EXERCISE: Lines that include the word "handed" are the ones to copy.

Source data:
•••

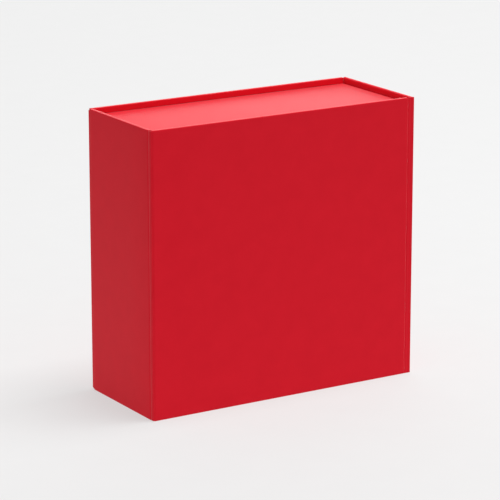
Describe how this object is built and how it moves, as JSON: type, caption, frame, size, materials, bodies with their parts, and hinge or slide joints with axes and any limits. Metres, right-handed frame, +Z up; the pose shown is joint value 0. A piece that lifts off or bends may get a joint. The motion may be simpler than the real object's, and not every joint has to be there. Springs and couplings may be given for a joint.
{
  "type": "presentation box",
  "caption": "Red covered presentation box standing on its lower edge: boards hinged like a book round a recessed tray, closed by a flap at the fore edge.",
  "frame": {"origin": "centre of the box's footprint, at the level of the lower edges that it stands on", "axes": "+X from the spine to the closing flap, +Y from the lid to the base panel, +Z up, from the lower edge to the upper edge"},
  "size_m": [0.253, 0.1036, 0.24],
  "materials": {
    "red_covering_paper": "matte",
    "greyboard": "matte",
    "manila_corner_tape": "matte",
    "nickel_plated_magnet": "satin",
    "steel_keeper": "satin"
  },
  "bodies": {
    "tray_and_spine": {"base_board": "greyboard", "base_covering": "red_covering_paper", "base_joint_covering": "red_covering_paper", "spine_board": "greyboard", "spine_covering": "red_covering_paper", "spine_lining": "red_covering_paper", "lid_joint_covering": "red_covering_paper", "tray_wall_lower": "greyboard", "tray_wall_upper": "greyboard", "tray_wall_spine": "greyboard", "tray_wall_fore": "greyboard", "tray_floor_board": "greyboard", "tray_covering": "red_covering_paper", "tray_floor_lining": "red_covering_paper", "corner_stay_lower_spine": "manila_corner_tape", "corner_stay_lower_fore": "manila_corner_tape", "corner_stay_upper_spine": "manila_corner_tape", "corner_stay_upper_fore": "manila_corner_tape", "wall_keeper_lower": "steel_keeper", "wall_keeper_upper": "steel_keeper"},
    "lid": {"lid_board": "greyboard", "lid_covering": "red_covering_paper", "lid_lining": "red_covering_paper", "flap_joint_covering": "red_covering_paper"},
    "flap": {"flap_board": "greyboard", "flap_covering": "red_covering_paper", "flap_lining": "red_covering_paper", "flap_magnet_lower": "nickel_plated_magnet", "flap_magnet_upper": "nickel_plated_magnet"}
  },
  "joints": [
    {"name": "lid_hinge", "type": "hinge", "parent": "tray_and_spine", "child": "lid", "pos_m": [-0.1262, -0.05145, 0.12], "axis": [0, 0, -1], "range_deg": [0, 180], "deforming": ["lid_joint_covering"]},
    {"name": "flap_hinge", "type": "hinge", "parent": "lid", "child": "flap", "pos_m": [0.1262, -0.05145, 0.12], "axis": [0, 0, -1], "range_deg": [0, 90], "deforming": ["flap_joint_covering"]}
  ]
}
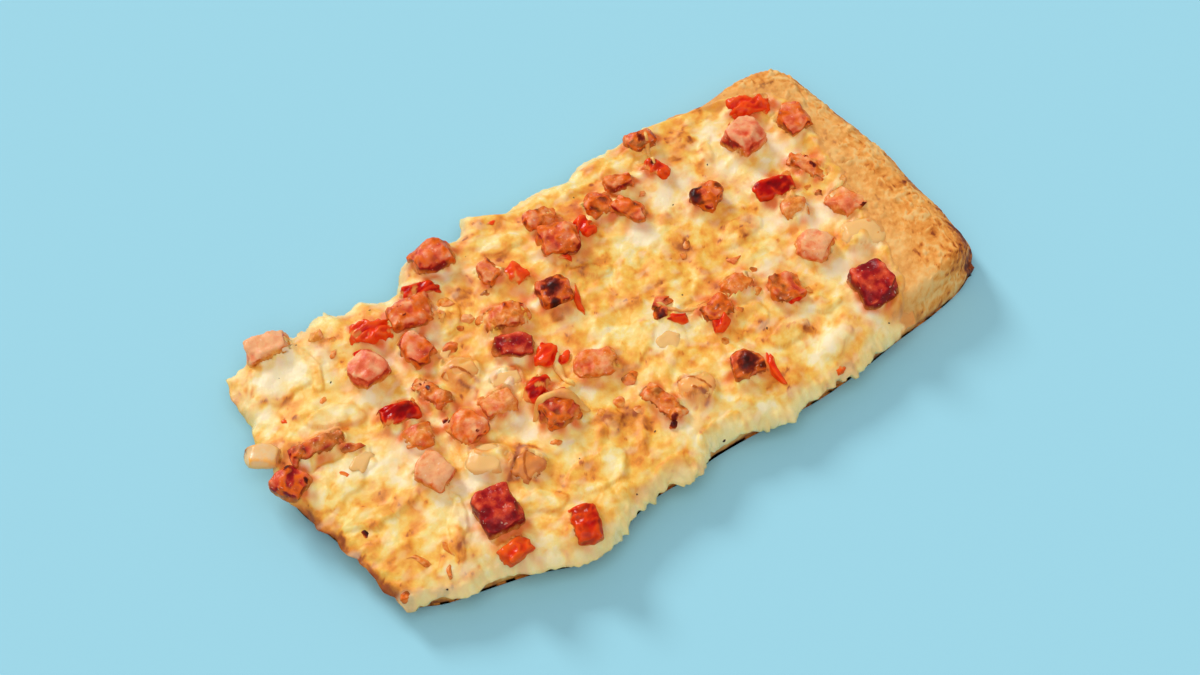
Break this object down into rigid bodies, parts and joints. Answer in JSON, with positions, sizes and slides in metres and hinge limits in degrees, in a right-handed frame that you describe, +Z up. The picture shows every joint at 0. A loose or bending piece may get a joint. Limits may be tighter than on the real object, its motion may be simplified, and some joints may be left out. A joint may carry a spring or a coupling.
{
  "type": "bacon pizza slice",
  "caption": "Rectangular slice of sheet-baked pizza: thin bread with a crust at one short end, melted cheese over its cut sides, and dice of bacon, red pepper and onion.",
  "frame": {"origin": "middle of the footprint, on the flat underside", "axes": "+X along the slice towards its crust, +Y across it, +Z up through the topping"},
  "size_m": [0.198, 0.1074, 0.0175],
  "materials": {
    "baked_bread": "matt baked crust",
    "melted_cheese": "soft satin melted cheese",
    "cured_bacon": "moist roasted meat",
    "red_pepper": "moist glossy skin",
    "soft_onion": "moist translucent flesh"
  },
  "bodies": {
    "root": {"bread": "baked_bread", "cheese": "melted_cheese", "bacon_01": "cured_bacon", "bacon_02": "cured_bacon", "bacon_03": "cured_bacon", "bacon_04": "cured_bacon", "bacon_05": "cured_bacon", "bacon_06": "cured_bacon", "bacon_07": "cured_bacon", "bacon_08": "cured_bacon", "bacon_09": "cured_bacon", "bacon_10": "cured_bacon", "bacon_11": "cured_bacon", "bacon_12": "cured_bacon", "bacon_13": "cured_bacon", "bacon_14": "cured_bacon", "bacon_15": "cured_bacon", "bacon_16": "cured_bacon", "bacon_17": "cured_bacon", "bacon_18": "cured_bacon", "bacon_19": "cured_bacon", "bacon_20": "cured_bacon", "bacon_21": "cured_bacon", "bacon_22": "cured_bacon", "bacon_23": "cured_bacon", "bacon_24": "cured_bacon", "bacon_25": "cured_bacon", "bacon_26": "cured_bacon", "bacon_27": "cured_bacon", "bacon_28": "cured_bacon", "bacon_29": "cured_bacon", "bacon_30": "cured_bacon", "bacon_31": "cured_bacon", "bacon_32": "cured_bacon", "bacon_33": "cured_bacon", "bacon_34": "cured_bacon", "bacon_35": "cured_bacon", "bacon_36": "cured_bacon", "bacon_37": "cured_bacon", "bacon_38": "cured_bacon", "pepper_01": "red_pepper", "pepper_02": "red_pepper", "pepper_03": "red_pepper", "pepper_04": "red_pepper", "pepper_05": "red_pepper", "pepper_06": "red_pepper", "pepper_07": "red_pepper", "pepper_08": "red_pepper", "pepper_09": "red_pepper", "pepper_10": "red_pepper", "pepper_11": "red_pepper", "pepper_12": "red_pepper", "onion_01": "soft_onion", "onion_02": "soft_onion", "onion_03": "soft_onion", "onion_04": "soft_onion", "onion_05": "soft_onion", "onion_06": "soft_onion", "onion_07": "soft_onion"}
  },
  "joints": []
}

•••

EXERCISE RESULT:
Describe how this object is built and how it moves, as JSON: type, caption, frame, size, materials, bodies with their parts, and hinge or slide joints with axes and any limits. Metres, right-handed frame, +Z up; the pose shown is joint value 0. A piece that lifts off or bends may get a joint. The motion may be simpler than the real object's, and not every joint has to be there. Springs and couplings may be given for a joint.
Break this object down into rigid bodies, parts and joints. Answer in JSON, with positions, sizes and slides in metres and hinge limits in degrees, in a right-handed frame that you describe, +Z up. The picture shows every joint at 0. A loose or bending piece may get a joint. Limits may be tighter than on the real object, its motion may be simplified, and some joints may be left out. A joint may carry a spring or a coupling.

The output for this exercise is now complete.